### WORK REQUIRED
Repeat every line, exactly, from the very first through the one where "from FreeCAD import Rotation, Vector" appears. Add nothing else.

______________________________

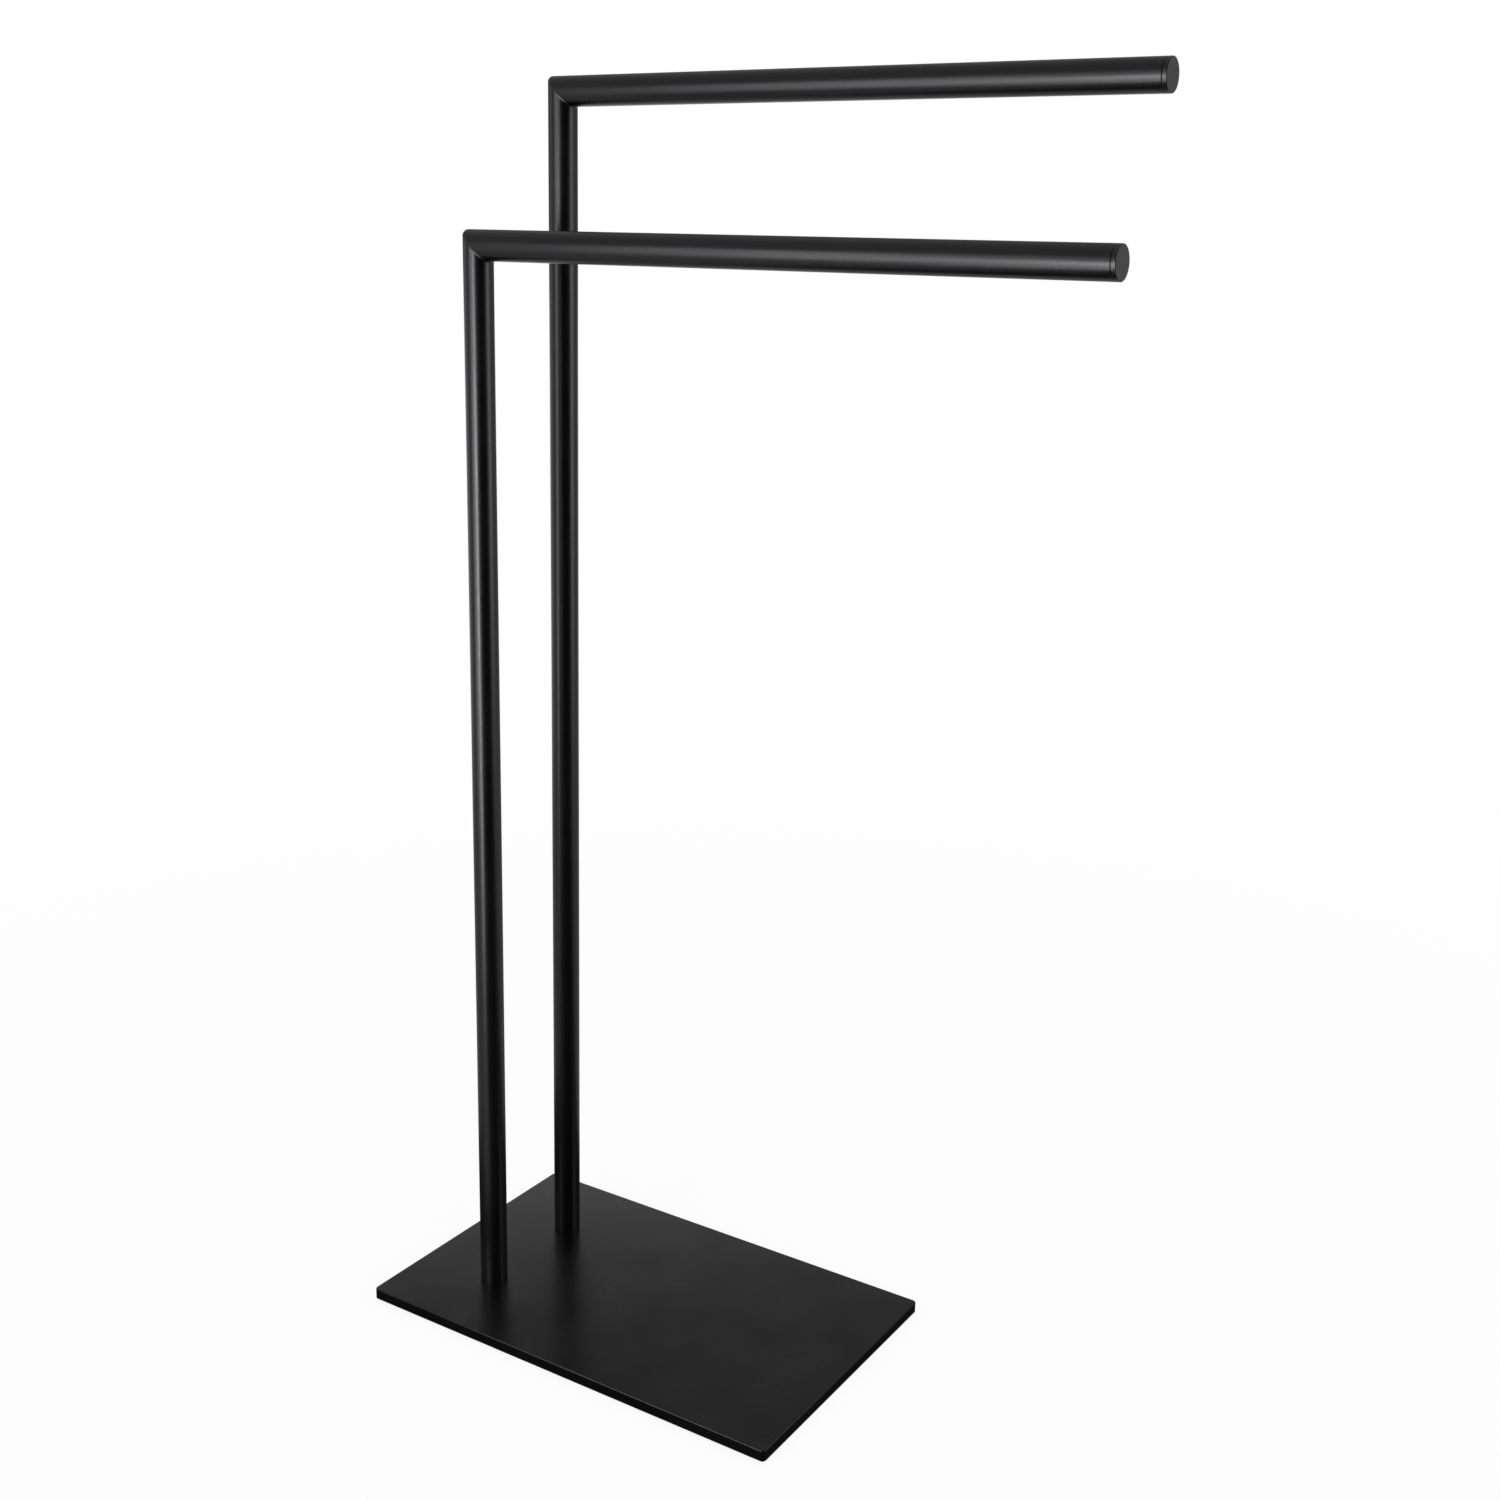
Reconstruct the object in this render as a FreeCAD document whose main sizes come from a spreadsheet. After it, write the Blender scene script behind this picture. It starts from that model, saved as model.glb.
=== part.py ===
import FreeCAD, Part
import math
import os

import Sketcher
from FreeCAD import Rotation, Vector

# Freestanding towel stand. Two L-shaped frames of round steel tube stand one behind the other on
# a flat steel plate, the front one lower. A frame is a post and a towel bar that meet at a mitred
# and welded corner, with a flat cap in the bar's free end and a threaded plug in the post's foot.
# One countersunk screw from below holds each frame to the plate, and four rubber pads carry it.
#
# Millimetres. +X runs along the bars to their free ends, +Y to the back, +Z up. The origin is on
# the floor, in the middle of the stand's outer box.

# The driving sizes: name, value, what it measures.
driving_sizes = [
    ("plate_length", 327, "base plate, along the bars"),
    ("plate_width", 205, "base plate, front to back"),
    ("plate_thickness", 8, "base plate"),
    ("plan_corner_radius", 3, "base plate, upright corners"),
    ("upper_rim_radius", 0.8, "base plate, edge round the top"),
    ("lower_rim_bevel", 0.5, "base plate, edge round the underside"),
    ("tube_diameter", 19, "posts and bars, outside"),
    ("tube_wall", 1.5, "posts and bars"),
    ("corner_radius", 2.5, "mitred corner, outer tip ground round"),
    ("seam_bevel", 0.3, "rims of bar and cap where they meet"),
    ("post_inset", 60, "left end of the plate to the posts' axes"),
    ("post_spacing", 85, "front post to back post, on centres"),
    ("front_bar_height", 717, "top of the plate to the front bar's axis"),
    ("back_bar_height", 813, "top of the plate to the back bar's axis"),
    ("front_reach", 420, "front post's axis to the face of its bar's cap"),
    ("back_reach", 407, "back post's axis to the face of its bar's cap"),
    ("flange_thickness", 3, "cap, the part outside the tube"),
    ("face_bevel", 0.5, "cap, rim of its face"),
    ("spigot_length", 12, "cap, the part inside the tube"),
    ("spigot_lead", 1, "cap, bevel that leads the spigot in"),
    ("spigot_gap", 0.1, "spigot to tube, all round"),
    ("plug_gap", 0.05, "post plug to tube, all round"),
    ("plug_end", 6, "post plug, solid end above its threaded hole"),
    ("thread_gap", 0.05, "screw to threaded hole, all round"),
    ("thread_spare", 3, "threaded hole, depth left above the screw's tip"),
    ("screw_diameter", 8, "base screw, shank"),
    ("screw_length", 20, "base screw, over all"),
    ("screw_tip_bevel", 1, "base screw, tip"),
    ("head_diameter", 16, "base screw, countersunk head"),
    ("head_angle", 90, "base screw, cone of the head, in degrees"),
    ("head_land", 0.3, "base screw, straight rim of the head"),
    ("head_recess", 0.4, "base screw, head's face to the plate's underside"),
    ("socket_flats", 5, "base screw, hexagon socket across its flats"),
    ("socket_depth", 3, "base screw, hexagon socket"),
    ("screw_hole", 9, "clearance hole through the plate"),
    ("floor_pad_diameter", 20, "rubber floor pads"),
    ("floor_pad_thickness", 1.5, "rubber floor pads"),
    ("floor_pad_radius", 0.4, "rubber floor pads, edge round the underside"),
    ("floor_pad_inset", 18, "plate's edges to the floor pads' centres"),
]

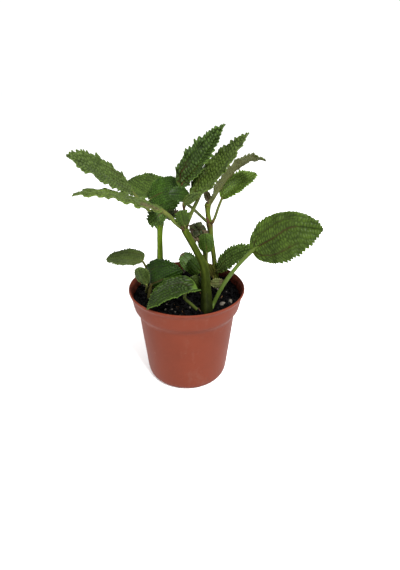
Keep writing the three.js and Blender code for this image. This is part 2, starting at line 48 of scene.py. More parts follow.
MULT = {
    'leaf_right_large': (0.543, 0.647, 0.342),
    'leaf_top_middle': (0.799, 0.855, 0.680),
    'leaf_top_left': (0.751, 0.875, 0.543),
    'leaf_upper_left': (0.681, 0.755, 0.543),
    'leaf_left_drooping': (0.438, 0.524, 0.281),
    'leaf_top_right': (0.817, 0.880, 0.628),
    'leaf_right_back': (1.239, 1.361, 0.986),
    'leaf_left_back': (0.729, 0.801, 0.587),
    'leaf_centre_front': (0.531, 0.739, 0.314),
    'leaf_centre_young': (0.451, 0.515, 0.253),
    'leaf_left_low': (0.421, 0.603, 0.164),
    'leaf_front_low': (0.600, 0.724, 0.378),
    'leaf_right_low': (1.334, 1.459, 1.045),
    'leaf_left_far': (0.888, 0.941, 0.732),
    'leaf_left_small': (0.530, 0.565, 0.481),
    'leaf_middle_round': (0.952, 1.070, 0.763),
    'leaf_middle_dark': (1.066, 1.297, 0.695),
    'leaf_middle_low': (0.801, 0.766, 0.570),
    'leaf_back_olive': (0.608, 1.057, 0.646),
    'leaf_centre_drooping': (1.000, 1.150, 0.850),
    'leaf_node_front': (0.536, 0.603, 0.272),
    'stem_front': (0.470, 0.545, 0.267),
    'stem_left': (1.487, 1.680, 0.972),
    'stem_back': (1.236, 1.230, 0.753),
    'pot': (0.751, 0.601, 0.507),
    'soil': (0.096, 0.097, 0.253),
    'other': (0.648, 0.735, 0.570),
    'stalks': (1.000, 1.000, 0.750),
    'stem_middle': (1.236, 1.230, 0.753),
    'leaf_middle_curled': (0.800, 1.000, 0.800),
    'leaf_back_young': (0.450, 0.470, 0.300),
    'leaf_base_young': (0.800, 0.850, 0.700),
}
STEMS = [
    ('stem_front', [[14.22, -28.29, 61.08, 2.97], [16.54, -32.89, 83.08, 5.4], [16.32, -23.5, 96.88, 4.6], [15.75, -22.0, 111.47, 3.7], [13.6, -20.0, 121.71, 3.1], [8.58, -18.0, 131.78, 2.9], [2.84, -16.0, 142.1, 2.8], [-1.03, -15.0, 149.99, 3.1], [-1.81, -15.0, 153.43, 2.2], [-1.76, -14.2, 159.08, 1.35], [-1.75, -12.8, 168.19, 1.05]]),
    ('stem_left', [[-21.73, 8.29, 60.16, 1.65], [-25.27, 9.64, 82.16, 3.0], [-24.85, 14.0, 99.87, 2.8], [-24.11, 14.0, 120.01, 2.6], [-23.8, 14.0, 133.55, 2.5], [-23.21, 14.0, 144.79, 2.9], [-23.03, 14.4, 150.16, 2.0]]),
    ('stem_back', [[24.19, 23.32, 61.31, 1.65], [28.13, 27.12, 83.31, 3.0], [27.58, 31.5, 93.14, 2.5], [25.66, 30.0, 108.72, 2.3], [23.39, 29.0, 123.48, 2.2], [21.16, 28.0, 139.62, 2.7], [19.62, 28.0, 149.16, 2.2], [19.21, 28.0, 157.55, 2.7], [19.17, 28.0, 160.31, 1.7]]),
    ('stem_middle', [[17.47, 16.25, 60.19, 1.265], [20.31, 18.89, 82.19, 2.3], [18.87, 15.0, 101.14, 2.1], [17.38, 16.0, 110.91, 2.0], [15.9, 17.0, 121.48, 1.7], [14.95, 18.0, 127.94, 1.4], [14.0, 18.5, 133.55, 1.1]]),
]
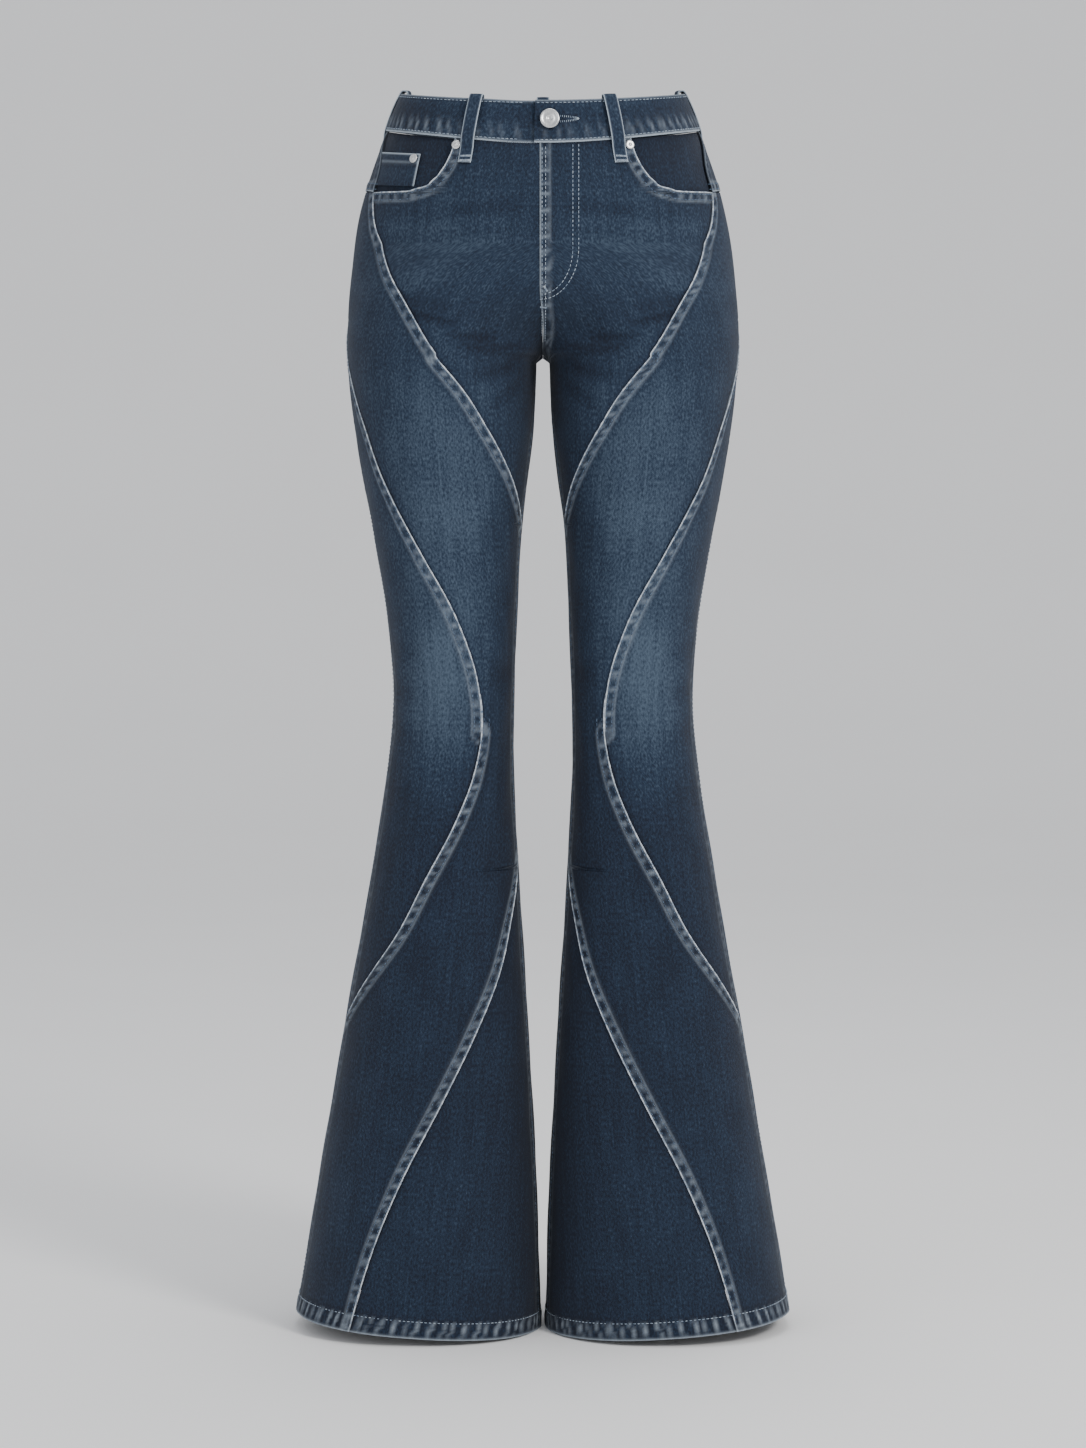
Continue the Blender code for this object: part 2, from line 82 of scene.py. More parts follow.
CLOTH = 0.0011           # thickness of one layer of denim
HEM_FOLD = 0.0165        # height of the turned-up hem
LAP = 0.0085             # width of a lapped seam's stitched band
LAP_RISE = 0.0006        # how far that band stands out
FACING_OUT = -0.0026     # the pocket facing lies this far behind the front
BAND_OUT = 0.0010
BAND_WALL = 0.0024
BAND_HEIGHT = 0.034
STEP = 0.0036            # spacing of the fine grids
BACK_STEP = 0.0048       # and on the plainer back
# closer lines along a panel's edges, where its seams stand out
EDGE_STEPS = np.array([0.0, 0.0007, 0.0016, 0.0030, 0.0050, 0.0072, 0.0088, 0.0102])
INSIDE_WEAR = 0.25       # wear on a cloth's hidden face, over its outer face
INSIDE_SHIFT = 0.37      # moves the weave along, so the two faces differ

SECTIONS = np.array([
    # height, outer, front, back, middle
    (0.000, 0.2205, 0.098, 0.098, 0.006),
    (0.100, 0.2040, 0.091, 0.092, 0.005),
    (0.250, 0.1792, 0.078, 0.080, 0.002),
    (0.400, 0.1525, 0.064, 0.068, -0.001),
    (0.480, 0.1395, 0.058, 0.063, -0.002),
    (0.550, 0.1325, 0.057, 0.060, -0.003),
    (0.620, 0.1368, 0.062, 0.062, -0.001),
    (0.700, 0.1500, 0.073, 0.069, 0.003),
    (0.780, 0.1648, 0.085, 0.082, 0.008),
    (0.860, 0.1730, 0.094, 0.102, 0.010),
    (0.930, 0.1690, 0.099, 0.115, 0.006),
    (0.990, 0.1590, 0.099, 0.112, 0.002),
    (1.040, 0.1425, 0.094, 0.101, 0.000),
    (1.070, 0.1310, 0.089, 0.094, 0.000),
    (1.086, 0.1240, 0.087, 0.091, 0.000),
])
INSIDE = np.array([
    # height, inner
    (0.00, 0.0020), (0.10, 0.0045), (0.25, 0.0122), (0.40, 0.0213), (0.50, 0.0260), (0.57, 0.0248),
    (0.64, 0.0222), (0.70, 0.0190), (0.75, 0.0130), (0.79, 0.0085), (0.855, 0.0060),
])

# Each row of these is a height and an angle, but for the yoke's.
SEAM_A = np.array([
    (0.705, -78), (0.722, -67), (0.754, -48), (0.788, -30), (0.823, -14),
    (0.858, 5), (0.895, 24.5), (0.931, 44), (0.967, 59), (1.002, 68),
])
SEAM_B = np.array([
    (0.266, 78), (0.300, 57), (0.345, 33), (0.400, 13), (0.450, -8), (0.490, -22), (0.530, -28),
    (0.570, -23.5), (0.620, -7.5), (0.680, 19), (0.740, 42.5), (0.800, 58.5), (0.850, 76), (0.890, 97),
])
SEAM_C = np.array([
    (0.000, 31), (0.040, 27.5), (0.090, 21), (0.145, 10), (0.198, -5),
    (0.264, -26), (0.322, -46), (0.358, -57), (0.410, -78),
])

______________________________

### ANSWER BELOW
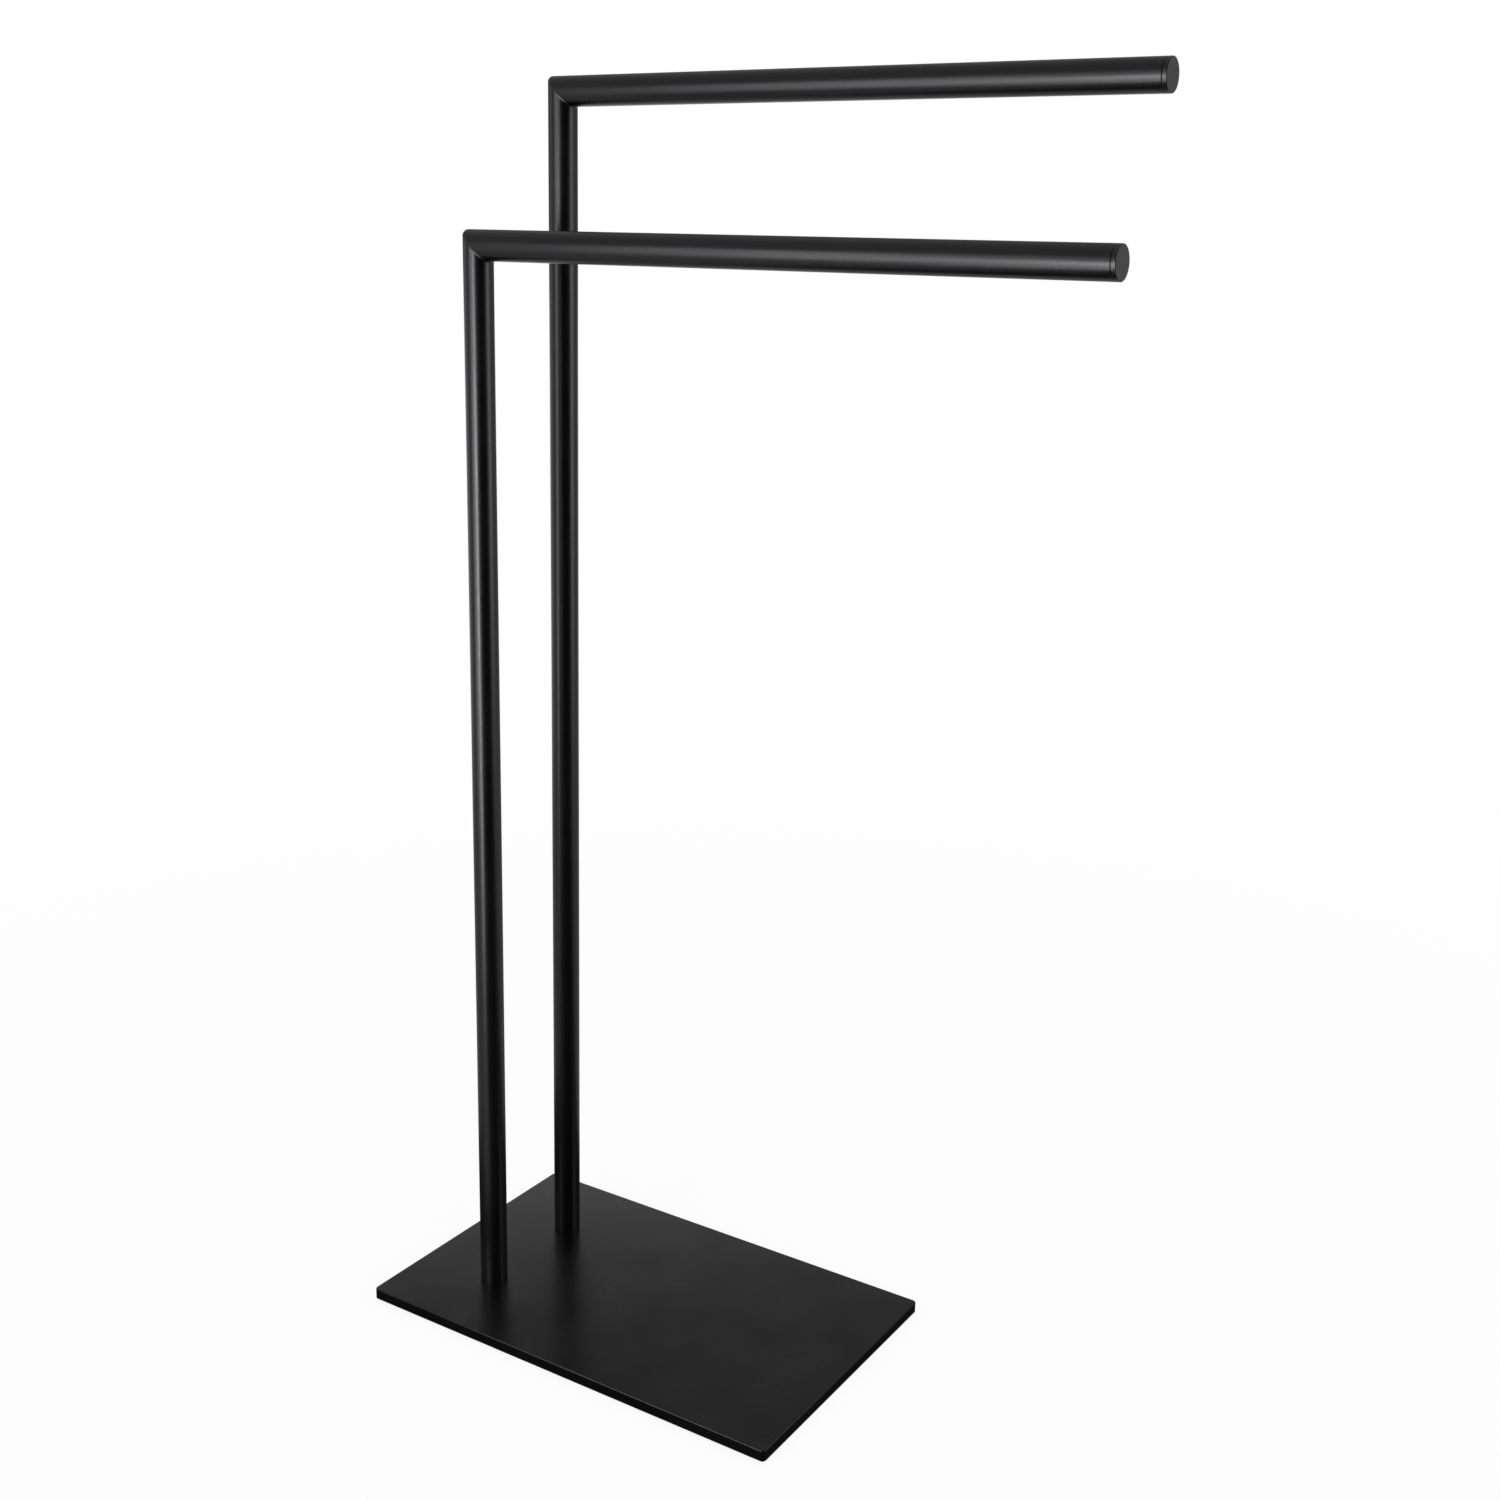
Reconstruct the object in this render as a FreeCAD document whose main sizes come from a spreadsheet. After it, write the Blender scene script behind this picture. It starts from that model, saved as model.glb.
=== part.py ===
import FreeCAD, Part
import math
import os

import Sketcher
from FreeCAD import Rotation, Vector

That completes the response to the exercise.